En la universidad lo tenemos así, y al seleccionar Proteus como debugger, automáticamente se carga el esquemático de ISIS en MPLAB.

He encontrado esto: http://www.labcenter.com/support/vdmmplab.cfm

Pero donde abajo hay supuestamente un enlace... no hay nada. 

También muchos foros me redirijen a la página de Microchip: Aquí

Pero abajo en descargas no me sale nada del VSM MPLAB viewer... 

Utilizo W7 x64, MPLAB IDE v8.30 y Proteus 7.7.

Gracias de antemano!!

Si lo llego a saber, lo posteo antes, porque ha sido postearlo, y encontrarlo 



Ahí lo dejo por si alguien tiene el mismo problema y busca lo mismo


----------



## Pigwedeon (Feb 28, 2011)

Ahora tengo otro problema...

He instalado el driver, selecciono como herramienta de debugger: Proteus VSM, pero cuando pulso el botón verde para iniciar la simulación... me da error.

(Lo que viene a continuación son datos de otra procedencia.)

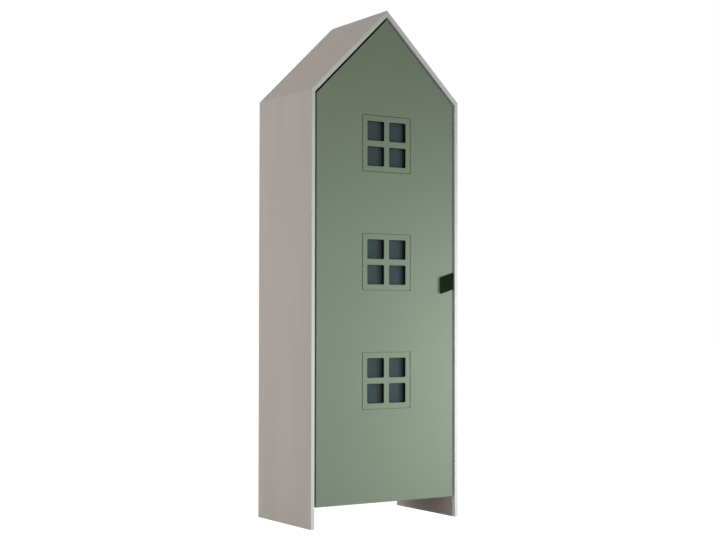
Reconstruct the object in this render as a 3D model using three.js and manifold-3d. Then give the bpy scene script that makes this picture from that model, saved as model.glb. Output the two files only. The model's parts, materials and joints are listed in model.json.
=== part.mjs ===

_Connecting to Proteus VSM...
Cannot connect to Proteus VSM

Please check that Proteus is running and that the VDM driver
settings (especially the IP address) are correct_

Las únicas settings del VDM que me aparecen son:

_IP Address: localhost
Port Number: 8000
Logging: Off
Timeout: 2_

Todo lo que venía por defecto...

En mi búsqueda de la solución por internet, he encontrado que hay que marcar "Use Remote Debug Monitor" dentro del menú Debug de ISIS, pero esa opción me aparece sombreada, es decir, inmarcable...

¿alguno sabe indicarme como conseguir que me funcione?


----------



## fabiscape (Abr 16, 2011)

a mi me pasa lo mismo, ¿ya solucionaste el problema?


----------